Within the next 15 minutes a couple of sizeable largemouth came busting through the pads to knock the hell out of the Hawaiian Wiggler my new friend Tex Reeder was using.
I had an Al Foss Shimmy Wiggler on my own line. That lure had come on the bass fishing scene long before the Hawaiian Wiggler Tex was throwing. I’d not, however, ever tried using it with the rapid, hell raising fashion old Tex had demonstrated.
I was eager to see if my Shimmy Wiggler would get results if fished in a similar fashion. Tex had very accurately already covered the pads within casting distance. I cast my Shimmy Wiggler back into the same pads he’d already fished. I brought it tearing back out of the pads doing my best to make my lure duplicate the action I’d seen Tex get with his.
My Shimmy Wiggler came busting through the pad cover and spluttered out into open water. Wham! A bass that had obviously been following the lure as it raced through the pads smashed it before it had moved two more feet.
Remember now, this was water Tex had already fished. That’s what I had in mind when I mentioned earlier that I didn’t know for sure who was more surprised that morning – me or Tex with regard to the Al Foss Shimmy Wiggler.
I can say that with assurance because after I’d moved the boat again along the edge of the pads the same thing happened. Tex, up in the front of boat, fished the new water. I went in right behind him and nailed another dandy bass that matched the size of the four Tex already had on his stringer. Once again the fish came from water that Tex had already fished.
I was surprised when Tex laid his rod aside as I unhooked that second fish. Then he turned to face me where I was sitting at the oars. “Stan,” he said, “let me see that lure you’re using.”
I did as he asked and I’ve never forgotten his next comment. “You know,” he said as he examined my Shimmy Wiggler, “I’ve heard about these things but I’ve never used ‘em. I’ve always hammered the hell out of the fish in places like this that aren’t heavily fished with my Hawaiian Wigglers.
“And I’ll tell you something else that surprises me even more. There have been damn few times when somebody throwing into water I’ve just fished has been scoring like you have. I guess I better get some of those Shimmy Wigglers myself.”
I flat out love the memories those old Shimmy Wigglers have given me. They’re a primary reason why today I darn near always throw them at least a few times whenever I’m on bass water at daylight wherever it happens to be. And you can bet if it’s pad cover I’m fishing, that old Shimmy is going to see its share of the action.

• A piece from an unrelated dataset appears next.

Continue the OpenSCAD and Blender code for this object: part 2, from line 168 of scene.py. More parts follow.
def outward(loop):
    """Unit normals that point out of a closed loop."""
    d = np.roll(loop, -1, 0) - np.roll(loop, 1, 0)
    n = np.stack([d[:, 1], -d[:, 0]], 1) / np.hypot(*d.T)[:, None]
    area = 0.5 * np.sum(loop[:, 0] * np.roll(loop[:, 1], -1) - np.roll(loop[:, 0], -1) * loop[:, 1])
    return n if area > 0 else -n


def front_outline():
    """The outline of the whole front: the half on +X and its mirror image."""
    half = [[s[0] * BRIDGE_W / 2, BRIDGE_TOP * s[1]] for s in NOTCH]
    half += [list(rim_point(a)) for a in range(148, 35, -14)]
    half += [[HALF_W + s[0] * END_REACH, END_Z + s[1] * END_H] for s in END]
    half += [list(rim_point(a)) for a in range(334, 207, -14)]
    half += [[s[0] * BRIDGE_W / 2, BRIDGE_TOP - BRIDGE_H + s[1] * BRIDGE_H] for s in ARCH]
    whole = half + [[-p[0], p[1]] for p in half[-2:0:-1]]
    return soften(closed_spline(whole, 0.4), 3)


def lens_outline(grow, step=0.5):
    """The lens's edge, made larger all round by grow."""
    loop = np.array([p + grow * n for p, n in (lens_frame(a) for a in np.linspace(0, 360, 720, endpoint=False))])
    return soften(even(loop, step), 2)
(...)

I learned a bunch in the relatively small amount of time I had to spend with Tex Reeder. I wound up having the highest regard for him. Among other things he gave me a pair of those Reeder-McGill Rods he and his partner were producing. They were the first fiberglass rods I ever owned. Prior to that time I’d always done my casting with a metal rod of one kind or another.

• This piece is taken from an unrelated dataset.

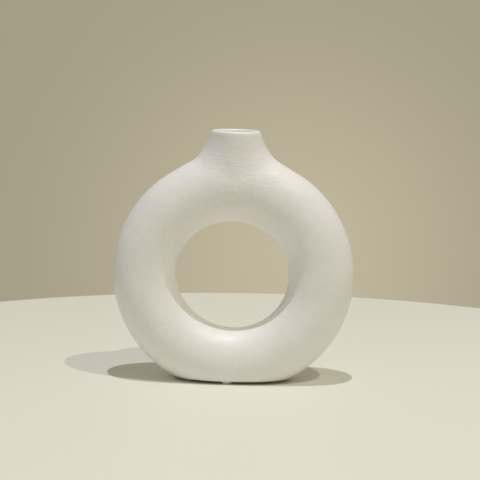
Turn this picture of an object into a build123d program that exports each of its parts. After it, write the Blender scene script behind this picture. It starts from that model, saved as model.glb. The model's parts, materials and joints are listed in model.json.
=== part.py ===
from build123d import *
import os
from math import cos, radians, sin, sqrt

os.makedirs("parts", exist_ok=True)

# Sizes in millimetres. The origin is on the table, under the middle of the vase.
# The ring stands in the XZ plane, its open middle looks along Y and the mouth opens up.
# The front is towards -Y.

# The ceramic wall, and the rounding of the lip as a share of it
wall = 4.5
lip_rounding_share = 0.44

# Ring: an upright tube bent into a full circle. Its section is an oval of four tangent arcs,
# with tight side arcs outside and inside the ring and slow face arcs on its front and back.
ring_outer_radius = 95.5
ring_inner_radius = 44.25
ring_depth = 45.0
side_arc_turn = 68.0

# Flat underside, ground off the foot of the ring as a share of the tube's half width
flat_cut_share = 0.5073
floor_thickness = 5.0
base_edge_radius = 3.0

# Neck: a slow taper, wide where it enters the ring and round at the lip, which is a little
# narrower than the ring is deep. Its root is an oval inside the tube, level with its middle.
neck_rise = 20.0
lip_inset = 2.5
neck_root_half_width = 29.7
neck_root_inset = 1.4
shoulder_radius = 36.0

# Mouth: a short straight bore, then a throat that widens into the hollow ring
mouth_length = 9.0
throat_radius_share = 0.6

# Both tapers are drawn past their tops by this share of their height and trimmed level,
# so that the curves at their roots have room to run out.
overrun_share = 0.5

# Self-adhesive bumpers, set by hand and so a little out of line
bumper_radius = 4.9
bumper_height = 2.0
bumper_edge_chamfer = 0.5
end_bumper_gap = 4.4
side_bumper_gap = 9.7
front_bumper_shift = -3.3
back_bumper_shift = 1.6
left_bumper_lead = 4.0
right_bumper_lead = 2.6

# The ring's own sizes, and its place above the table
tube_centre_radius = (ring_outer_radius + ring_inner_radius) / 2
tube_half_width = (ring_outer_radius - ring_inner_radius) / 2
tube_half_depth = ring_depth / 2
flat_below_centre = ring_outer_radius - tube_half_width * flat_cut_share
flat_half_width = sqrt(ring_outer_radius**2 - flat_below_centre**2)
ring_centre_height = bumper_height + flat_below_centre
floor_height = bumper_height + floor_thickness
total_height = ring_centre_height + ring_outer_radius + neck_rise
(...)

Old Tex knew his bass fishing. It was an important part of his life. I think it might have been a toss-up whether he loved old Jim Beam bourbon darn near as much as he did boating bass. I’d heard that kind of gossip before I ever got to meet him.
Maybe it was true. I say that in part because the last time I saw old Tex he was out there on Silver Lake firing his lures and he had a fifth of Jim Beam firmly tucked between his legs as he did it.
Frankly, I didn’t or don’t give a toot about what his drinking habits were. He was really kind to me and having a chance to be with him revealed some new angles to bass fishing I’d never considered before. Tex has been gone now for years. I really grew to love the man and I wish he were still here for me to fish with tomorrow.
Among other things he proved to me that we can always learn where bass fishing is concerned. We can, that is, if we don’t allow ourselves to get caught in that ever present trap of determining in advance that largemouth bass are “always” going to do exactly what we expect.
And as I’ve probably written a thousand times in the past, largemouth bass don’t “always” do anything. The sooner you delete that word from your piscatorial vocabulary the better off you’ll be.
Today there are a flock of weedless lures with props of one kind or another available to all of us. New ones show up every year. You could probably fill your whole tackle box with nothing else if you chose to do so. But as far as I know the old Al Foss Shimmy Wiggler was the first. It certainly was the first of its kind I ever hung on my line.
My early day trips with my friend Tex made it a whole lot easier to see why early day lure maker Al Foss, the guy who came up with the Shimmy Wiggler in the first place, was willing to bet $500 his lure would beat anything else in lure to lure competition.
I mentioned in my first column about Al’s lure that not long ago my wife had caught me once fondling one of my favorite and well worn Number 5 Shimmy Wigglers. It’s one that has a brass finish and a natural bucktail skirt. She correctly guessed how I felt about that beautiful old bait but she didn’t know what my brain was saying to that well worn hunk of bass fishing dynamite at the time.
It went something like this: “Sweetheart, you have no idea just what you started!”